Eigengekozen teksten
In de bundel ”Teksten van mijn leven” kiezen theologen van diverse pluimage teksten uit de christelijke traditie die hen inspireerden waarbij zij hun keuze ook motiveren. Het gezelschap bestaat (met weglating van titels) uit Herman Andriessen, Ilse Bulhof, Gijs Dingemans, Maarten den Dulk, Huub Ernst, Maria de Groot, Niek Schuman en Theo Zweerman.
Veel teksten zijn met recht klassiek te noemen, zoals de Belijdenissen van Augustinus, de Institutie van Calvijn en de Gedachten van Pascal. De inleiders vertellen ook hoe zij persoonlijk het geloof hebben ervaren. Ilse Bulhof groeide bijvoorbeeld niet op in een religieus of kerkelijk milieu maar trad later toe tot de Rooms-Katholieke Kerk.

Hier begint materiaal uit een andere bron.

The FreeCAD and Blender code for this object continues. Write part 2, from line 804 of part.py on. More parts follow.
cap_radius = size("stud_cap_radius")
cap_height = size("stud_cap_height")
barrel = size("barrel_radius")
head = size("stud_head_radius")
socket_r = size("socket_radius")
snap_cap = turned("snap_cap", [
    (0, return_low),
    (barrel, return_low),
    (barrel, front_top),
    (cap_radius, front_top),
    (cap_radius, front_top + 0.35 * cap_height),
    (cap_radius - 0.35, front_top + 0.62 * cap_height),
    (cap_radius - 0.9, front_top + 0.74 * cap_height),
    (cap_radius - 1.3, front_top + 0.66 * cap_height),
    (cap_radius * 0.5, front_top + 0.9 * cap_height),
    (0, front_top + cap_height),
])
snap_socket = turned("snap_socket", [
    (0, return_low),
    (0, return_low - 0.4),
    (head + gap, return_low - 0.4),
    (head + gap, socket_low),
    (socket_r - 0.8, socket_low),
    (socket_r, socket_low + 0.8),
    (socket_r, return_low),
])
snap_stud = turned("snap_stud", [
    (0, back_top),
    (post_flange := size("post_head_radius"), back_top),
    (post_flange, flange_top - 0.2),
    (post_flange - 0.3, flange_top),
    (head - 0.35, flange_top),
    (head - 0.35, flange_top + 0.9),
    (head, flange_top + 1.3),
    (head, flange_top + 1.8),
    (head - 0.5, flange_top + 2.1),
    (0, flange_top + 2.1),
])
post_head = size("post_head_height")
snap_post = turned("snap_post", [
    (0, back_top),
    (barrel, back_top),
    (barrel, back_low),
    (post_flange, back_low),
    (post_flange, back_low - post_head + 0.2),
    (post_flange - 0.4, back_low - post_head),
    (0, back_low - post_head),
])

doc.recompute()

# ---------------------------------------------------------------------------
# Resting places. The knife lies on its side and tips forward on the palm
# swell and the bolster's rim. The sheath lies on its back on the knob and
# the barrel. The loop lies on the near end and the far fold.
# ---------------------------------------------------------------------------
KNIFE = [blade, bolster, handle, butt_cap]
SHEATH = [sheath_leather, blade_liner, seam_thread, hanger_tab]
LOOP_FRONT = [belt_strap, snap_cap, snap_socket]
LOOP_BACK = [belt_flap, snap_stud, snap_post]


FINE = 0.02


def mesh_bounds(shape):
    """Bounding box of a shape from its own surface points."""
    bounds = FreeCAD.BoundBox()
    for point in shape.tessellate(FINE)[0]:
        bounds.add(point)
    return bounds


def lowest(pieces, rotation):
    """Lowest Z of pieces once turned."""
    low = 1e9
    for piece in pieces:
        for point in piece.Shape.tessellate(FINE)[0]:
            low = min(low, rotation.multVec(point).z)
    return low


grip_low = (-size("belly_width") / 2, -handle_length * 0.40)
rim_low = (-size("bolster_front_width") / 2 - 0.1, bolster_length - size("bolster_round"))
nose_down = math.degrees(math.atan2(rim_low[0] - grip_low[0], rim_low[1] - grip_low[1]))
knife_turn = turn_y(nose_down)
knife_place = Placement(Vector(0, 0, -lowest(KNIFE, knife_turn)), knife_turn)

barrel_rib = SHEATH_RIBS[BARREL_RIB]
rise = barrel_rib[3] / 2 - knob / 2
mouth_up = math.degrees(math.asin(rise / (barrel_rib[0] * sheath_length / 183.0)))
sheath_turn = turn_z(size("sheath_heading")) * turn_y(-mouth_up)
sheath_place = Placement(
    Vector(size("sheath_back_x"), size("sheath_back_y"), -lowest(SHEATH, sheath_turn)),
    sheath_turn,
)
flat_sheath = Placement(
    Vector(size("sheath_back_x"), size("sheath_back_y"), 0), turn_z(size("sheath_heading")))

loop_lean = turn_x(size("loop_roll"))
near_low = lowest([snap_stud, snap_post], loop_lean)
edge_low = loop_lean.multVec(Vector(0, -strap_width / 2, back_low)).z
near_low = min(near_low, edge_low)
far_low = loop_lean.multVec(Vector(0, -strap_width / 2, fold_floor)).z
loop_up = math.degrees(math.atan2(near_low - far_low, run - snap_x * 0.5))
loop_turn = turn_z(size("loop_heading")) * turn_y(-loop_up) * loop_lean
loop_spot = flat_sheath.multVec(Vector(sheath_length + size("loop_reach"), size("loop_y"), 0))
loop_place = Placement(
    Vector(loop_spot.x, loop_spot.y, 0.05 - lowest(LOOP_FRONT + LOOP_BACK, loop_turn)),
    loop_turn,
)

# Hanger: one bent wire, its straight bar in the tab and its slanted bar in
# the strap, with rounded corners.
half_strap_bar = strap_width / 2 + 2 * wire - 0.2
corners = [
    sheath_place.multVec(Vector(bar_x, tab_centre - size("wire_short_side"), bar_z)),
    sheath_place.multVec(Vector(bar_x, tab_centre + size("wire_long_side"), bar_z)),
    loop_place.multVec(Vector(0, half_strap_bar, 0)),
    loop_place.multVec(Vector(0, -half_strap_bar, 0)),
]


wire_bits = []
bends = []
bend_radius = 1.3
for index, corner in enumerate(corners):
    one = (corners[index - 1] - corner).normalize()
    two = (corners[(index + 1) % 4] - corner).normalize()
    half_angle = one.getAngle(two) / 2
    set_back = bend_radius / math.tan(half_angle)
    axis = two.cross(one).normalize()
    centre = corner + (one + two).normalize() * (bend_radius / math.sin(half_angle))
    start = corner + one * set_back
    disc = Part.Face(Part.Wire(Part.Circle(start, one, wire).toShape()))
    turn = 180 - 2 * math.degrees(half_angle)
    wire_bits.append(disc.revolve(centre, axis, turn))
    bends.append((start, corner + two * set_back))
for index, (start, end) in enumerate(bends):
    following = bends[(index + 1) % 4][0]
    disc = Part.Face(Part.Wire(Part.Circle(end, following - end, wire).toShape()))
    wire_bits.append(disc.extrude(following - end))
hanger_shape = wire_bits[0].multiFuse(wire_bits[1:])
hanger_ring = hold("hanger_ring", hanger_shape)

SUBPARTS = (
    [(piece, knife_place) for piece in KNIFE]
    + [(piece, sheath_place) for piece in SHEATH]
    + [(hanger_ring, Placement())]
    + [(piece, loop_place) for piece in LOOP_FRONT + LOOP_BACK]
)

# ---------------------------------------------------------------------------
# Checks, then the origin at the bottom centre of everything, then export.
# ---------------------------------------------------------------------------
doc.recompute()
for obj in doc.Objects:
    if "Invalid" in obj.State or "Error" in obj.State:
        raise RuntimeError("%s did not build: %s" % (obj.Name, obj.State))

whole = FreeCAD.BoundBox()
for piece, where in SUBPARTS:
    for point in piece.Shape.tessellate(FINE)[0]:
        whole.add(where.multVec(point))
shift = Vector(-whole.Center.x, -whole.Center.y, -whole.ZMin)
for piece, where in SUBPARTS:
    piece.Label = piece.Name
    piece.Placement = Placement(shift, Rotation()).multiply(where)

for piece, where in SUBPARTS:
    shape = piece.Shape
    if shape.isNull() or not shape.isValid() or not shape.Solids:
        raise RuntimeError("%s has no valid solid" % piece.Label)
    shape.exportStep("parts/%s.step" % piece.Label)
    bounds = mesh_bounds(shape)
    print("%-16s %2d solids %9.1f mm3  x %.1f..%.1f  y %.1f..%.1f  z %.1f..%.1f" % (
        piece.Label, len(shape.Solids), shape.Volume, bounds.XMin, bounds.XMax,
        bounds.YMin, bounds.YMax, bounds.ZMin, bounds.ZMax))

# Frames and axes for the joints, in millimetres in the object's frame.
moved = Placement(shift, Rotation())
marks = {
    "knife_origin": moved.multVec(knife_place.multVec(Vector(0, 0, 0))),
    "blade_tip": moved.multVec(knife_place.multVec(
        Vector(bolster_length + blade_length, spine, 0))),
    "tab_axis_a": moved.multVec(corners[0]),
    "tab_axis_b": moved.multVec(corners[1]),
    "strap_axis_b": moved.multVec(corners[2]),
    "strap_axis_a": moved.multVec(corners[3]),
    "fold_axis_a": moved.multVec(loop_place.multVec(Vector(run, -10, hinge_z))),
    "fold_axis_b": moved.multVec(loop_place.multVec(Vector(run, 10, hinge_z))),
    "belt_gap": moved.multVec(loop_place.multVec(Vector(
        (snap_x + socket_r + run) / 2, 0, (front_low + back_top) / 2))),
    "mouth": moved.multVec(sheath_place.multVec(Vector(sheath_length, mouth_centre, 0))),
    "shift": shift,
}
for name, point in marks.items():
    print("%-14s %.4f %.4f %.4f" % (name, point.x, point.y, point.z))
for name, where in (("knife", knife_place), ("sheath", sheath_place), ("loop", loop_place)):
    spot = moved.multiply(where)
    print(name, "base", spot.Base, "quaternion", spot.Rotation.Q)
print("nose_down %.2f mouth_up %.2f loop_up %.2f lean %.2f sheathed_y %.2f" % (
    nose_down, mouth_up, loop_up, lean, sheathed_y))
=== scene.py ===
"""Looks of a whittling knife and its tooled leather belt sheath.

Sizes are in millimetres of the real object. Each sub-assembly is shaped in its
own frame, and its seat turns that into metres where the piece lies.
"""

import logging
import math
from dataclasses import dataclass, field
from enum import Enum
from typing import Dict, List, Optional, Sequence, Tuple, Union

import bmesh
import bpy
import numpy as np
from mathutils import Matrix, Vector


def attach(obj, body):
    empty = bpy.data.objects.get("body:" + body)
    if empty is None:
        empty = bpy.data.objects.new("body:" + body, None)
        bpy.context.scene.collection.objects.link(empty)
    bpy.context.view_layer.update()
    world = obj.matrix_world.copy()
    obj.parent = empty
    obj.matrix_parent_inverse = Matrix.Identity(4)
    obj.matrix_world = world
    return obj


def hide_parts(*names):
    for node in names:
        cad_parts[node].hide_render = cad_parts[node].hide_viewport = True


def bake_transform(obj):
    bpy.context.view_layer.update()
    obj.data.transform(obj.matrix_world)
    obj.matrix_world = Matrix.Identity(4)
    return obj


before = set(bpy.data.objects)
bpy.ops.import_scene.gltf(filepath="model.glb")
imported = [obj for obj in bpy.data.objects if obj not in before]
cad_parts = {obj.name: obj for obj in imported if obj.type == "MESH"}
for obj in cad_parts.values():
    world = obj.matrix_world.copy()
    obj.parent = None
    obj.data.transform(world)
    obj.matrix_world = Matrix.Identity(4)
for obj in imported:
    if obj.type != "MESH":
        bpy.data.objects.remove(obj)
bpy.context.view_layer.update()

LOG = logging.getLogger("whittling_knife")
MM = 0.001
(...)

Ook bewegen de keuzen zich soms buiten de confessionele grenzen. De theoloog prof. G. D. J. Dingemans, die zich laat inspireren door Bonhoeffer, Sölle en (procestheoloog) Cobb, vertelt hoe hij afscheid nam van het traditionele geloof van zijn jeugd, met name van het beeld van een almachtig God. God is voor hem niet langer een persoon, maar iets dat „wordt of werkt”; Christus geen mens geworden God, maar een mens in wie Gods Geest (een belangrijk aandachtsveld van Dingemans) op een unieke manier present was.
Impasse
De Leidse emeritus kerkelijk hoogleraar Den Dulk laat weten dat zijn gidsen vooral Karl Barth en Miskotte zijn. De laatste hielp hem uit de impasse tussen enerzijds de historisch-kritische Bijbelwetenschap en anderzijds de confessionele dogmatiek. De theologe Maria de Groot laat zich vooral inspireren door mystiek getoonzette teksten. Prof. Schuman kiest Miskotte en Egeria’s verslag van een pelgrimage naar het Heilige Land in de vierde eeuw na Christus. Bij de franciscaan Zweerman is er een selectie van Guardini, Fransiscus van Assisi, Levinaz, Pascal en Ricoeur.
Al met al twee bundels die inzicht geven in de rijkdom van de christelijke traditie maar die ook teksten bieden die op gespannen voet staan met de Schrift. Want preken is toch vooral uitleggen van de Schrift. Toch kan het geen kwaad om zich ook eens buiten de paden van de gereformeerde traditie te bewegen om te zien hoe de christelijke traditie zich heeft ontwikkeld. Want dat de christelijke kerk niet alleen katholiek maar ook veelkleurig is, laten deze bundels wel duidelijk zien.